» DATA:
--

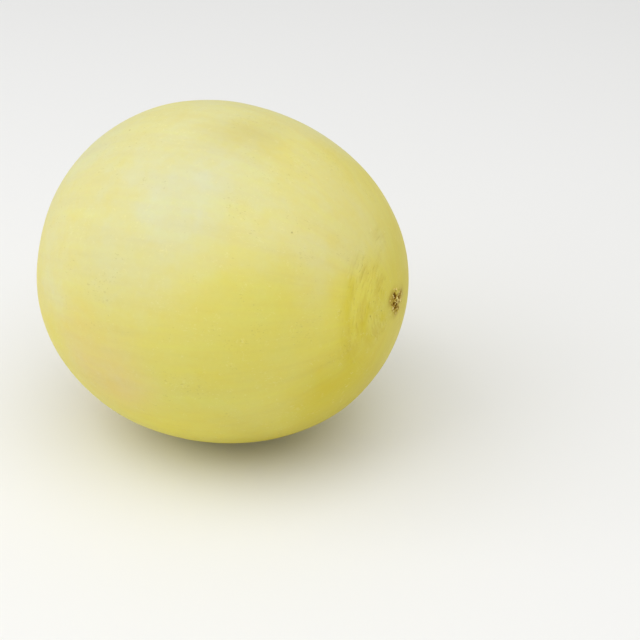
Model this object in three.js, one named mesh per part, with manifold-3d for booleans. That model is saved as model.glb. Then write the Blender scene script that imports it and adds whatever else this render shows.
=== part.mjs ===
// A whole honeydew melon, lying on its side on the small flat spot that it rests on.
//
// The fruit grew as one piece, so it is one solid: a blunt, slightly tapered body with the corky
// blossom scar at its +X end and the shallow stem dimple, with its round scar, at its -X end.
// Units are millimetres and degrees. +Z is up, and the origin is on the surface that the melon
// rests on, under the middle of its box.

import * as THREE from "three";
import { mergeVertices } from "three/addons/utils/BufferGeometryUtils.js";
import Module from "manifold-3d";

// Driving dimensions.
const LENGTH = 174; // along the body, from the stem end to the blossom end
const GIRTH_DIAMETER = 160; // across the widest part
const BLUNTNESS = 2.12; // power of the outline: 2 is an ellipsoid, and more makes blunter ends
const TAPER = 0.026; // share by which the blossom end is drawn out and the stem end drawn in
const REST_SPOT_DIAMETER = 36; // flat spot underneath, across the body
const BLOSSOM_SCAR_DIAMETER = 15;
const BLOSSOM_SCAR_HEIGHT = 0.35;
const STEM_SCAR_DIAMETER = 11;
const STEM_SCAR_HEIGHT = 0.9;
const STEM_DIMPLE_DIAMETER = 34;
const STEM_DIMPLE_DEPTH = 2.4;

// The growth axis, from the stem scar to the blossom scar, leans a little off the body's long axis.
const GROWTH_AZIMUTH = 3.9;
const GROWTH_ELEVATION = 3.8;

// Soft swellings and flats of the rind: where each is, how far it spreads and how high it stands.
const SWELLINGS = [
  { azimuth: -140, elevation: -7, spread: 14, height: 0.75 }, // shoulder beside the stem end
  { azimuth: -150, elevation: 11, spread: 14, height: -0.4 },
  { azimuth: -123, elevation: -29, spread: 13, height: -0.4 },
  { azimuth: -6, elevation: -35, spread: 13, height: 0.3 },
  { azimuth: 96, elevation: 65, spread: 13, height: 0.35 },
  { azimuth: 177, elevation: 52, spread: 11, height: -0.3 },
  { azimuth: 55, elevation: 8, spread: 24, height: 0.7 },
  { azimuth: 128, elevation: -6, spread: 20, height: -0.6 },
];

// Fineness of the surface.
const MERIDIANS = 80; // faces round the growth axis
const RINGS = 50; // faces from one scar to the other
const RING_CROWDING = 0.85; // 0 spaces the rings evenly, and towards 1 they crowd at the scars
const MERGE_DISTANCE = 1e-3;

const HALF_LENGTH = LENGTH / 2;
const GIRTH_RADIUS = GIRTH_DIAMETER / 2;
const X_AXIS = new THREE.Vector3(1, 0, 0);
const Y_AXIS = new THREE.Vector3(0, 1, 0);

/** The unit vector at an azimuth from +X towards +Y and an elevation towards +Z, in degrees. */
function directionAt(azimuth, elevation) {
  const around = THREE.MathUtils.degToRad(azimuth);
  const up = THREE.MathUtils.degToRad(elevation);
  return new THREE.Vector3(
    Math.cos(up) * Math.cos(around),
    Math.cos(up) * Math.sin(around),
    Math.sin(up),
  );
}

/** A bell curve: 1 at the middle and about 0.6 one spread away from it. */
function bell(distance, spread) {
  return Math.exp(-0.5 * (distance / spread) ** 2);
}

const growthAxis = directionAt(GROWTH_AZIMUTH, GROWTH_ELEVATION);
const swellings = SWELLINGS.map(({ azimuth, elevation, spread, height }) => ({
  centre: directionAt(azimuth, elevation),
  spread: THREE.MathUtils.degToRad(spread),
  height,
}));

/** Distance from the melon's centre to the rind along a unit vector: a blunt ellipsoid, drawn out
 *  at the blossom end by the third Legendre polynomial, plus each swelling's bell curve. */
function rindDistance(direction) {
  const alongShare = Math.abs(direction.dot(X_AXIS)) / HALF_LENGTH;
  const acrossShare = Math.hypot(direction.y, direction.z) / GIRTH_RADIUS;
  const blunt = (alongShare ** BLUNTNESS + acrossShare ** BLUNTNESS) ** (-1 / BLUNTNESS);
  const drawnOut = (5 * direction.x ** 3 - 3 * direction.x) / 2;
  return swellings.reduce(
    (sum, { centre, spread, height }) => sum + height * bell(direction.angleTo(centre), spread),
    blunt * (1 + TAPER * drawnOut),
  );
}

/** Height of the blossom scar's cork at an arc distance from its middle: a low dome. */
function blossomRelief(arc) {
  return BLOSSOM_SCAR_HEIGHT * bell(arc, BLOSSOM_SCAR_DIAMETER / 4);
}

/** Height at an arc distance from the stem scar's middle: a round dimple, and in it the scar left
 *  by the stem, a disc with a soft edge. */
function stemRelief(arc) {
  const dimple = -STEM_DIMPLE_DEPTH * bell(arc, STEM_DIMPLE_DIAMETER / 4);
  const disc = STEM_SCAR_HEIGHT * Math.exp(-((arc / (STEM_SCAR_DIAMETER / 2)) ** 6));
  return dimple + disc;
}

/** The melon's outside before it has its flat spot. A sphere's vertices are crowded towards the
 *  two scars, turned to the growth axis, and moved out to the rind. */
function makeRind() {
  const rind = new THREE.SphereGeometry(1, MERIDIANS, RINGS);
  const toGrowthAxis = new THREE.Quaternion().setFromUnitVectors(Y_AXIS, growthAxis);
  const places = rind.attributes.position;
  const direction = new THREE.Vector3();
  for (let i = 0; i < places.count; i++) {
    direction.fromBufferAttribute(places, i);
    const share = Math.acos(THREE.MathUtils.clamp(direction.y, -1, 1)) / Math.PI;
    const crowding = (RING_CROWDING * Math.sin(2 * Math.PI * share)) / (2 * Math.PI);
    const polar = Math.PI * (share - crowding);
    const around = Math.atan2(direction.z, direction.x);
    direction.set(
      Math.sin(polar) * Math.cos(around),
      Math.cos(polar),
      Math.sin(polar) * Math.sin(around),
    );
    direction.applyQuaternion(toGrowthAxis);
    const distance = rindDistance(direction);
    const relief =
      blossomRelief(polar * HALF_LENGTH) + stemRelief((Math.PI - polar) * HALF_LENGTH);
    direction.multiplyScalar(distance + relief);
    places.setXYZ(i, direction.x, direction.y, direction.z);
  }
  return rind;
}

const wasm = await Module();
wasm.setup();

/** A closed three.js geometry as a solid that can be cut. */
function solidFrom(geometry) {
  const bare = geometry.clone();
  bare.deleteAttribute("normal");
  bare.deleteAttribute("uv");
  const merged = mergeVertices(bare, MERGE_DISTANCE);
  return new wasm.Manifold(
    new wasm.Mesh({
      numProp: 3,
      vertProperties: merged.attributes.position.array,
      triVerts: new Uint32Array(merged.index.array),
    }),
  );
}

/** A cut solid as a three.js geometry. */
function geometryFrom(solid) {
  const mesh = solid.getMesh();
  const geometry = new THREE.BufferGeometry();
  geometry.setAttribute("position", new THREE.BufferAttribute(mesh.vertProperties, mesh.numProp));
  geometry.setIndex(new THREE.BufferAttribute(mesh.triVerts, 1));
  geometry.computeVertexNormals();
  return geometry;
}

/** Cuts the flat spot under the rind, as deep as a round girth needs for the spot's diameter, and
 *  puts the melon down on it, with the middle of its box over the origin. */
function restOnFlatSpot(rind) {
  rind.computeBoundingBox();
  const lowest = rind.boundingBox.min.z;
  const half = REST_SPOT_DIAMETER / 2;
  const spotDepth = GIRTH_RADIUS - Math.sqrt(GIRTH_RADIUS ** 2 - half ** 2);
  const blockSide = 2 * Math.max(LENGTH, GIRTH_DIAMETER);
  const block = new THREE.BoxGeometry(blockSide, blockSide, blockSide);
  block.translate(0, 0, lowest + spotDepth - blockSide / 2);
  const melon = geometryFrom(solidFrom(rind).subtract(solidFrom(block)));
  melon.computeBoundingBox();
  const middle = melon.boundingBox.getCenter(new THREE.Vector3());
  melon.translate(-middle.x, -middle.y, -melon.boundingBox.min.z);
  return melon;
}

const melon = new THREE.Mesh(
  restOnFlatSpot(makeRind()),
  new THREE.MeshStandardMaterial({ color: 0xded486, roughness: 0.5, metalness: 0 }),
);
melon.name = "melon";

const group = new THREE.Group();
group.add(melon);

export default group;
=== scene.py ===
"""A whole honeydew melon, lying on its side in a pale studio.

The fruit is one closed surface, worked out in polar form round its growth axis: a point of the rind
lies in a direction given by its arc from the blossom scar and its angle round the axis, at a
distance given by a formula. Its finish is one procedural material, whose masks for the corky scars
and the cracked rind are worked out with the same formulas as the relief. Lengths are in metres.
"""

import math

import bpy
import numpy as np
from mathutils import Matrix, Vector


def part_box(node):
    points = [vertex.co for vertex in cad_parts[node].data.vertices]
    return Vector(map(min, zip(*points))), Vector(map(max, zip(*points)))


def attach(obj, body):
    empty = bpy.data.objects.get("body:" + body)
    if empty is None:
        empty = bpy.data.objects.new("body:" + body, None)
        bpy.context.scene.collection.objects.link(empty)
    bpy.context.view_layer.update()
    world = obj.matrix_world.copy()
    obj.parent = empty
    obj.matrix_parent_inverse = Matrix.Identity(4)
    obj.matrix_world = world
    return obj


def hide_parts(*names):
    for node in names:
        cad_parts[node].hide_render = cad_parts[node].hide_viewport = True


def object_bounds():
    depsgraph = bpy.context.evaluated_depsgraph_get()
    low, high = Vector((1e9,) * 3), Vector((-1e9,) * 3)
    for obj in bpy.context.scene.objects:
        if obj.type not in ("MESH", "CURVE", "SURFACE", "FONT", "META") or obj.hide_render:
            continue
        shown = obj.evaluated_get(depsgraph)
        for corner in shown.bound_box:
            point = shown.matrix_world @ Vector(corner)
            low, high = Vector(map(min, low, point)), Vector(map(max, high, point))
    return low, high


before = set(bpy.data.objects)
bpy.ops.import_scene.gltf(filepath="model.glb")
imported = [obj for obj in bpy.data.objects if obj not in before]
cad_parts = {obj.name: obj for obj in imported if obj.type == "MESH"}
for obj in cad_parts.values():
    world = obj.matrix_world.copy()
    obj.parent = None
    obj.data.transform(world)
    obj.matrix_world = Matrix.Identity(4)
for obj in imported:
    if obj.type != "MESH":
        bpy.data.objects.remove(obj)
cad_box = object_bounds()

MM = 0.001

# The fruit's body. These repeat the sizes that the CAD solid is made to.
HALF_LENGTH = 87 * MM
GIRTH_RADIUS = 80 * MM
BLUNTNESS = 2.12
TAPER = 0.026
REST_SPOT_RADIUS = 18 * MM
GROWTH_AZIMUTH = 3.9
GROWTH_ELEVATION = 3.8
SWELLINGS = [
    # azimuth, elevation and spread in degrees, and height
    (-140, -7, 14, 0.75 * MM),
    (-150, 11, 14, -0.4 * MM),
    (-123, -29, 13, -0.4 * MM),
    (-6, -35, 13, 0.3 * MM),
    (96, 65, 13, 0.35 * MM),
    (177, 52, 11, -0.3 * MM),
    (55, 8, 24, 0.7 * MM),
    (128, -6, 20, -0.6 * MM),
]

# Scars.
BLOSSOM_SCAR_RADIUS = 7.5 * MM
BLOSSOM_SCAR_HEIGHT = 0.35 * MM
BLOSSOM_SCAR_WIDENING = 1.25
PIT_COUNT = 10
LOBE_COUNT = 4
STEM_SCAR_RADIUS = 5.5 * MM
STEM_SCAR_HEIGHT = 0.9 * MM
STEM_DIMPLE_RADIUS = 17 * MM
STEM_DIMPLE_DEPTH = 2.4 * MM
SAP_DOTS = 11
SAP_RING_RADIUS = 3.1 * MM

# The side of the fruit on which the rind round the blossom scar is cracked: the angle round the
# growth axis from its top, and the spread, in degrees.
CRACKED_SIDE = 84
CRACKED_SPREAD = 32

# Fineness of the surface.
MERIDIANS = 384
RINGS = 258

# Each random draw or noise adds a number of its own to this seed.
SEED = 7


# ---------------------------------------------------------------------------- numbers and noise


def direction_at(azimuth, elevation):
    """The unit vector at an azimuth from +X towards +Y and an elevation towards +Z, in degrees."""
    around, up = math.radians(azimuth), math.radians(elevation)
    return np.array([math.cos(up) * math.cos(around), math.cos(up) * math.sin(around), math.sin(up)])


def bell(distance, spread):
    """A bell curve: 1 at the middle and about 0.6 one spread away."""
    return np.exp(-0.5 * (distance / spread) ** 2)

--

» WRITTEN PROBLEM: Starting at the line that contains "spot's diameter, and", set down every line up to and including the line that contains "zip(*points))), Vector(map(max, zip(*points)))", exactly as given, and no other line.

» CORRECT ANSWER:
/** Cuts the flat spot under the rind, as deep as a round girth needs for the spot's diameter, and
 *  puts the melon down on it, with the middle of its box over the origin. */
function restOnFlatSpot(rind) {
  rind.computeBoundingBox();
  const lowest = rind.boundingBox.min.z;
  const half = REST_SPOT_DIAMETER / 2;
  const spotDepth = GIRTH_RADIUS - Math.sqrt(GIRTH_RADIUS ** 2 - half ** 2);
  const blockSide = 2 * Math.max(LENGTH, GIRTH_DIAMETER);
  const block = new THREE.BoxGeometry(blockSide, blockSide, blockSide);
  block.translate(0, 0, lowest + spotDepth - blockSide / 2);
  const melon = geometryFrom(solidFrom(rind).subtract(solidFrom(block)));
  melon.computeBoundingBox();
  const middle = melon.boundingBox.getCenter(new THREE.Vector3());
  melon.translate(-middle.x, -middle.y, -melon.boundingBox.min.z);
  return melon;
}

const melon = new THREE.Mesh(
  restOnFlatSpot(makeRind()),
  new THREE.MeshStandardMaterial({ color: 0xded486, roughness: 0.5, metalness: 0 }),
);
melon.name = "melon";

const group = new THREE.Group();
group.add(melon);

export default group;
=== scene.py ===
"""A whole honeydew melon, lying on its side in a pale studio.

The fruit is one closed surface, worked out in polar form round its growth axis: a point of the rind
lies in a direction given by its arc from the blossom scar and its angle round the axis, at a
distance given by a formula. Its finish is one procedural material, whose masks for the corky scars
and the cracked rind are worked out with the same formulas as the relief. Lengths are in metres.
"""

import math

import bpy
import numpy as np
from mathutils import Matrix, Vector


def part_box(node):
    points = [vertex.co for vertex in cad_parts[node].data.vertices]
    return Vector(map(min, zip(*points))), Vector(map(max, zip(*points)))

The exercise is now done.